Another way to get past guided setup without a phone line is to hack your DVR. There is a big thread on the Underground forum that tells you how to do this.

http://www.tivocommunity.com/tivo-vb/showthread.php?t=265929

Among other things, this hack will fake the DVR into thinking it made the initial call.


----------



## litzdog911 (Oct 18, 2002)

The Tivo does not need a satellite connection during the initial Guided Setup "phone home". Let it phone home from your neighbor's house. Then take it back to your satellite hookup to complete the Guided Setup.


----------



## phylnbill (Oct 24, 2009)

Connected to neighbors land line via remote phone outlet (plug in wall sender and reciever. It works because we are connected to same power source)

I confirmed dial tone exists but when guided set up dials it either says "failed to connect" during "dailing" step or "service won't answer if into the "connecting" step on set up screen. All the while a message says "updating dial in phone number list"
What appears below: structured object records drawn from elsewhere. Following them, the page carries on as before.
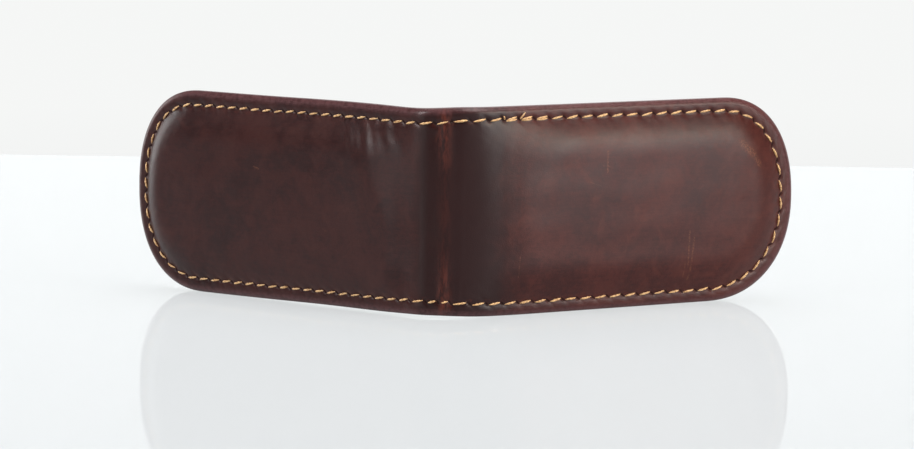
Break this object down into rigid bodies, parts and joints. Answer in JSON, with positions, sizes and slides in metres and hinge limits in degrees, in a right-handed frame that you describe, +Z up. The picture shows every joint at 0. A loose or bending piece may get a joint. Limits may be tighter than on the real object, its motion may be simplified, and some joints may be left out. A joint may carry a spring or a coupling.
{
  "type": "magnetic money clip",
  "caption": "Padded leather money clip: two stitched panels with hidden magnets fold together over banknotes.",
  "frame": {"origin": "middle of the clip's footprint, on the surface that it stands on", "axes": "+Z up along the fold; -Y towards the finished outer side of the fold; the clip opens towards +Y; X from the left panel to the right panel"},
  "size_m": [0.154, 0.0552, 0.047],
  "materials": {
    "outer_leather": "oiled pull-up leather, dark red-brown, fine grain, soft sheen",
    "lining_leather": "the same oiled leather, slightly less polished",
    "thread": "waxed twisted thread, golden tan",
    "foam": "dense black padding",
    "board": "grey-brown pressed fibre board",
    "magnet": "nickel plated"
  },
  "bodies": {
    "spine": {"outer_spine": "outer_leather", "lining_spine": "lining_leather", "spine_thread_top": "thread", "spine_thread_bottom": "thread"},
    "left_panel": {"outer_leather_left": "outer_leather", "lining_leather_left": "lining_leather", "foam_pad_left": "foam", "magnet_board_left": "board", "magnet_left_1": "magnet", "magnet_left_2": "magnet", "outer_thread_left": "thread", "lining_thread_left": "thread"},
    "right_panel": {"outer_leather_right": "outer_leather", "lining_leather_right": "lining_leather", "foam_pad_right": "foam", "magnet_board_right": "board", "magnet_right_1": "magnet", "magnet_right_2": "magnet", "outer_thread_right": "thread", "lining_thread_right": "thread"}
  },
  "joints": [
    {"name": "fold_left", "type": "hinge", "parent": "spine", "child": "left_panel", "pos_m": [-0.0031, -0.02567, 0.0235], "axis": [0, 0, -1], "range_deg": [-35.5, 54.5]},
    {"name": "fold_right", "type": "hinge", "parent": "spine", "child": "right_panel", "pos_m": [0.0031, -0.02567, 0.0235], "axis": [0, 0, 1], "range_deg": [-35.5, 54.5]}
  ],
  "couplings": [
    {"joint": "fold_left", "follows": "fold_right", "ratio": 1}
  ]
}
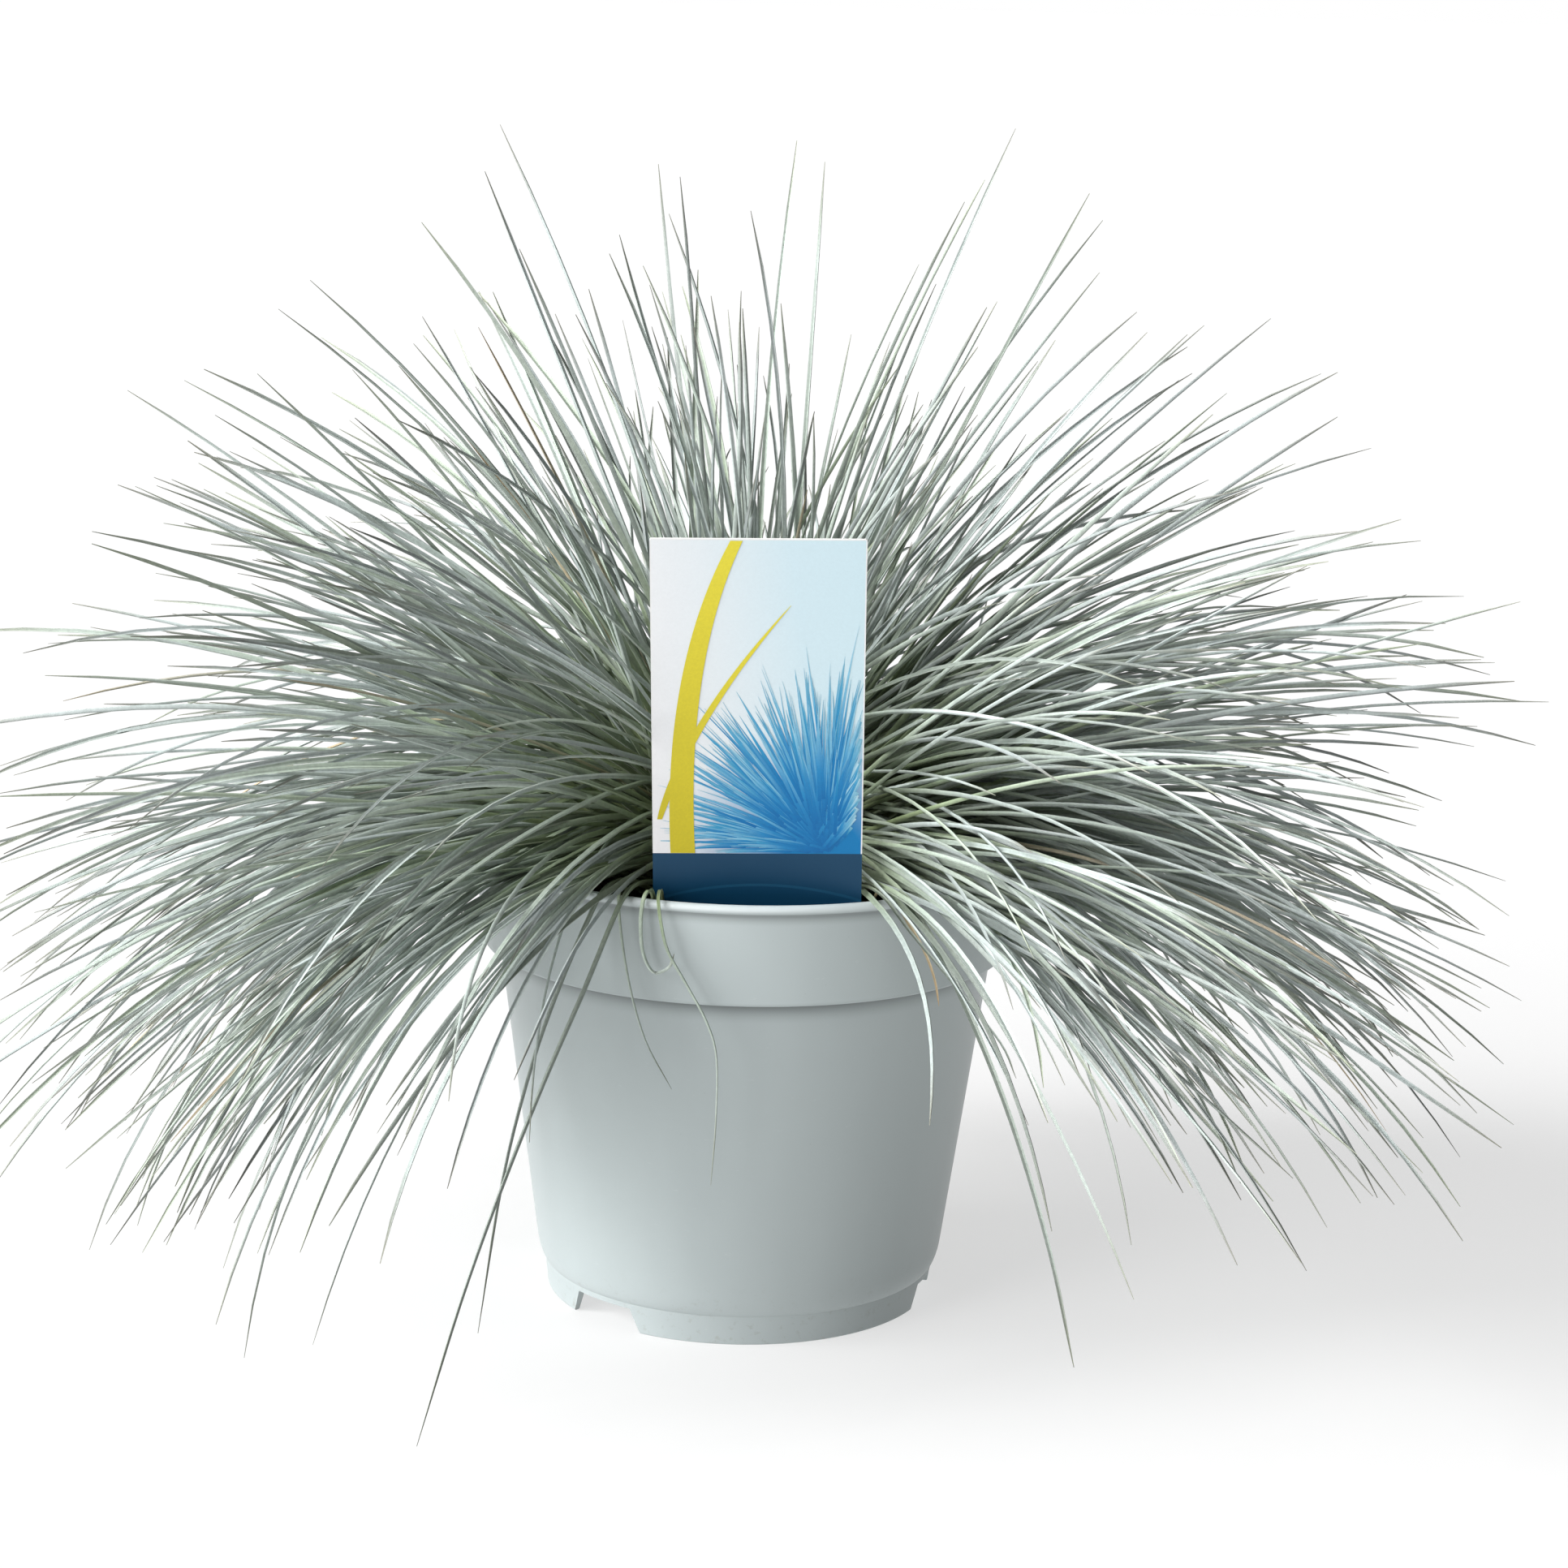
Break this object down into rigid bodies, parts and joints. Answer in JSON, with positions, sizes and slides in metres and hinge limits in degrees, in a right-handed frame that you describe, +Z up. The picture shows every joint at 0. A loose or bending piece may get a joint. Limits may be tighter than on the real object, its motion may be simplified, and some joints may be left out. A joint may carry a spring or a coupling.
{
  "type": "potted blue fescue clump",
  "caption": "Clump of fine silver-blue grass leaves arching from a round tapered nursery pot with a collar, a notched foot and an upright plant label.",
  "frame": {"origin": "on the pot's axis, in the plane of its foot", "axes": "+Z up along the pot's axis; -Y is the front, which the label faces; +X is to the right seen from the front"},
  "size_m": [0.3992, 0.303, 0.2963],
  "materials": {
    "pot_plastic": "satin moulded plastic, light grey-green",
    "potting_mix": "dark loose bark and peat crumbs",
    "label_card": "printed card, pale blue with white cut edges",
    "crown_sheath": "packed leaf bases, olive green to straw",
    "leaf_blue": "fine folded leaves with a silver-blue waxy bloom",
    "leaf_single": "fine folded leaf, pale blue-green",
    "leaf_dry": "dry tan leaf"
  },
  "bodies": {
    "root": {"crown": "crown_sheath", "leaf_front_right": "leaf_single", "leaf_hanging_dry": "leaf_dry", "leaf_hanging_left": "leaf_single", "leaf_hanging_short": "leaf_single", "leaf_hooked": "leaf_single", "leaf_long_front_left": "leaf_single", "leaf_long_front_right": "leaf_single", "leaf_second_front_left": "leaf_single", "plant_label": "label_card", "pot": "pot_plastic", "potting_mix": "potting_mix", "sheaf_fringe_01": "leaf_blue", "sheaf_fringe_02": "leaf_blue", "sheaf_fringe_03": "leaf_blue", "sheaf_fringe_04": "leaf_blue", "sheaf_fringe_05": "leaf_blue", "sheaf_fringe_06": "leaf_blue", "sheaf_fringe_07": "leaf_blue", "sheaf_fringe_08": "leaf_blue", "sheaf_fringe_09": "leaf_blue", "sheaf_fringe_10": "leaf_blue", "sheaf_skirt_01": "leaf_blue", "sheaf_skirt_02": "leaf_blue", "sheaf_skirt_03": "leaf_blue", "sheaf_skirt_04": "leaf_blue", "sheaf_skirt_05": "leaf_blue", "sheaf_skirt_06": "leaf_blue", "sheaf_skirt_07": "leaf_blue", "sheaf_skirt_08": "leaf_blue", "sheaf_skirt_09": "leaf_blue", "sheaf_skirt_10": "leaf_blue", "sheaf_skirt_11": "leaf_blue", "sheaf_skirt_12": "leaf_blue", "sheaf_skirt_back": "leaf_blue", "sheaf_top_01": "leaf_blue", "sheaf_top_02": "leaf_blue", "sheaf_upper_01": "leaf_blue", "sheaf_upper_02": "leaf_blue", "sheaf_upper_03": "leaf_blue", "sheaf_upper_04": "leaf_blue", "sheaf_upper_back": "leaf_blue", "sheaf_upper_front": "leaf_blue"}
  },
  "joints": []
}
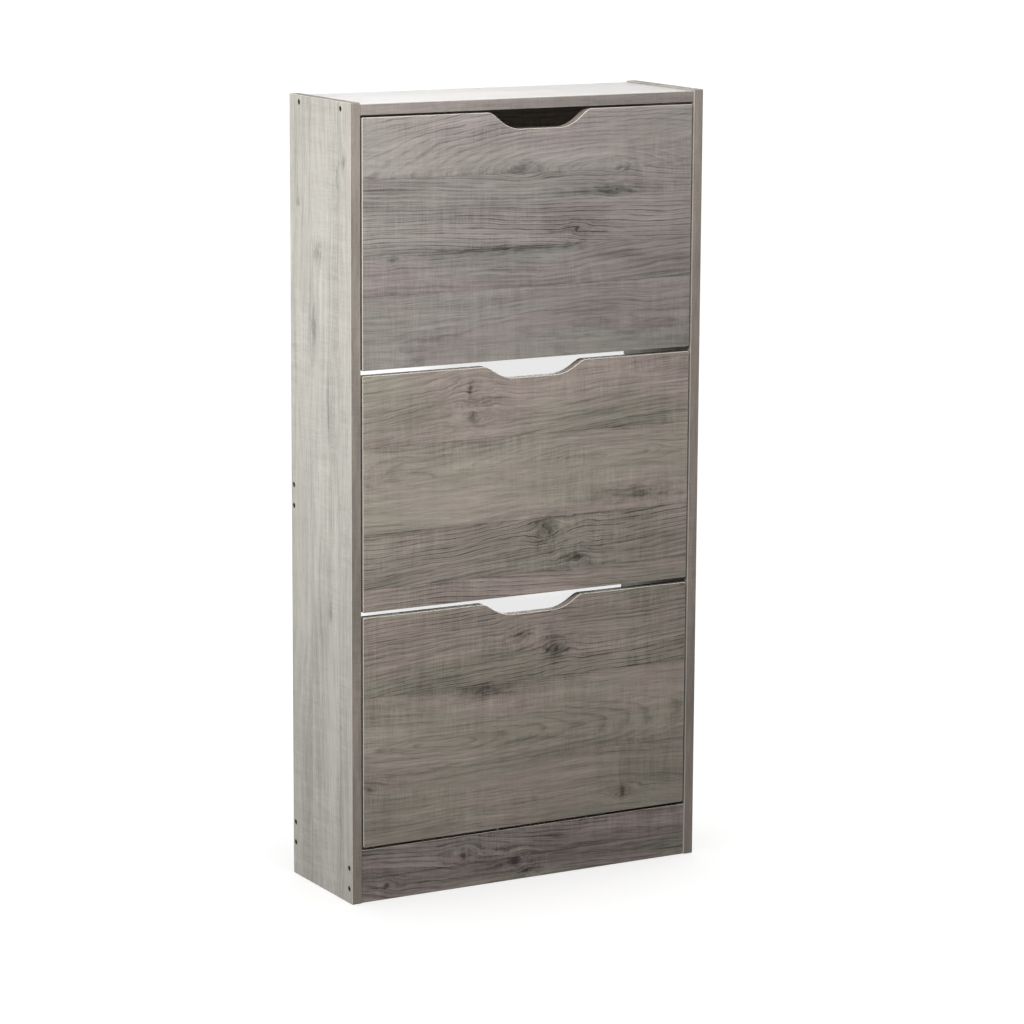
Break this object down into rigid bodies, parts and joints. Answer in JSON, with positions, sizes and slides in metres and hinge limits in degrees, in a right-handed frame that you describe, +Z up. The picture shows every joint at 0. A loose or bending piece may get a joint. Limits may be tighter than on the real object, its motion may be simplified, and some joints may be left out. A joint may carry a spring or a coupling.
{
  "type": "shoe cabinet",
  "caption": "Tall slim shoe cabinet of wood-decor boards with an open back, a plinth and tip-out flaps, each with a finger cut-out and a shoe rack behind it.",
  "frame": {"origin": "centre of the footprint, on the floor", "axes": "+Z up, front towards -Y, +X to the right seen from the front"},
  "size_m": [0.6, 0.2, 1.2],
  "materials": {
    "decor_across": "grey-brown rustic wood decor on board, grain lying across, satin with a faint saw-mark texture",
    "decor_upright": "the same grey-brown wood decor with its grain upright",
    "decor_top": "pale whitened wood decor, satin, with a grey-brown edge band",
    "rail_board": "grey-brown wood decor on board, edges banded to match",
    "rack_plastic": "dark grey injection-moulded plastic, fine matt texture",
    "rack_board": "thin hardboard, lacquered grey-brown face",
    "screw_steel": "dark burnished steel screw head with a hexagon socket",
    "stop_rubber": "dark rubber stop peg, matt"
  },
  "bodies": {
    "carcass": {"side_panel_left": "decor_upright", "side_panel_right": "decor_upright", "top_board": "decor_top", "plinth": "decor_across", "rear_top_rail": "rail_board", "rear_middle_rail": "rail_board", "rear_bottom_rail": "rail_board", "screw_plinth_lower_left": "screw_steel", "screw_plinth_lower_right": "screw_steel", "screw_plinth_upper_left": "screw_steel", "screw_plinth_upper_right": "screw_steel", "screw_rear_middle_rail_lower_left": "screw_steel", "screw_rear_middle_rail_lower_right": "screw_steel", "screw_rear_middle_rail_upper_left": "screw_steel", "screw_rear_middle_rail_upper_right": "screw_steel", "screw_rear_bottom_rail_lower_left": "screw_steel", "screw_rear_bottom_rail_lower_right": "screw_steel", "screw_rear_bottom_rail_upper_left": "screw_steel", "screw_rear_bottom_rail_upper_right": "screw_steel", "screw_top_board_front_left": "screw_steel", "screw_top_board_front_right": "screw_steel", "screw_top_board_rear_left": "screw_steel", "screw_top_board_rear_right": "screw_steel", "bottom_pivot_bush_left": "rack_plastic", "bottom_opening_stop_left": "stop_rubber", "bottom_closing_stop_left": "stop_rubber", "bottom_pivot_bush_right": "rack_plastic", "bottom_opening_stop_right": "stop_rubber", "bottom_closing_stop_right": "stop_rubber", "middle_pivot_bush_left": "rack_plastic", "middle_opening_stop_left": "stop_rubber", "middle_closing_stop_left": "stop_rubber", "middle_pivot_bush_right": "rack_plastic", "middle_opening_stop_right": "stop_rubber", "middle_closing_stop_right": "stop_rubber", "top_pivot_bush_left": "rack_plastic", "top_opening_stop_left": "stop_rubber", "top_closing_stop_left": "stop_rubber", "top_pivot_bush_right": "rack_plastic", "top_opening_stop_right": "stop_rubber", "top_closing_stop_right": "stop_rubber"},
    "flap_bottom_unit": {"flap_bottom": "decor_across", "bottom_rack_cheek_left": "rack_plastic", "bottom_rack_cheek_right": "rack_plastic", "bottom_rack_floor": "rack_board", "bottom_rack_back": "rack_board", "bottom_rack_divider": "rack_board"},
    "flap_middle_unit": {"flap_middle": "decor_across", "middle_rack_cheek_left": "rack_plastic", "middle_rack_cheek_right": "rack_plastic", "middle_rack_floor": "rack_board", "middle_rack_back": "rack_board", "middle_rack_divider": "rack_board"},
    "flap_top_unit": {"flap_top": "decor_across", "top_rack_cheek_left": "rack_plastic", "top_rack_cheek_right": "rack_plastic", "top_rack_floor": "rack_board", "top_rack_back": "rack_board", "top_rack_divider": "rack_board"}
  },
  "joints": [
    {"name": "flap_bottom_tilt", "type": "hinge", "parent": "carcass", "child": "flap_bottom_unit", "pos_m": [0, -0.078, 0.146], "axis": [1, 0, 0], "range_deg": [0, 45]},
    {"name": "flap_middle_tilt", "type": "hinge", "parent": "carcass", "child": "flap_middle_unit", "pos_m": [0, -0.078, 0.506], "axis": [1, 0, 0], "range_deg": [0, 45]},
    {"name": "flap_top_tilt", "type": "hinge", "parent": "carcass", "child": "flap_top_unit", "pos_m": [0, -0.078, 0.868], "axis": [1, 0, 0], "range_deg": [0, 45]}
  ]
}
Any suggestions out there?


----------



## bengalfreak (Oct 20, 2002)

phylnbill said:


> Any suggestions out there?


Yes, physically carry the unit to your neighbors house and plug it in to allow the phone call to complete. Those plug in units don't work very well when trying to make a Tivo call. I tried using them years ago and never got them working more than occasionally.


----------



## The Spud (Aug 28, 2002)

bengalfreak said:


> Yes, physically carry the unit to your neighbors house and plug it in to allow the phone call to complete. Those plug in units don't work very well when trying to make a Tivo call. I tried using them years ago and never got them working more than occasionally.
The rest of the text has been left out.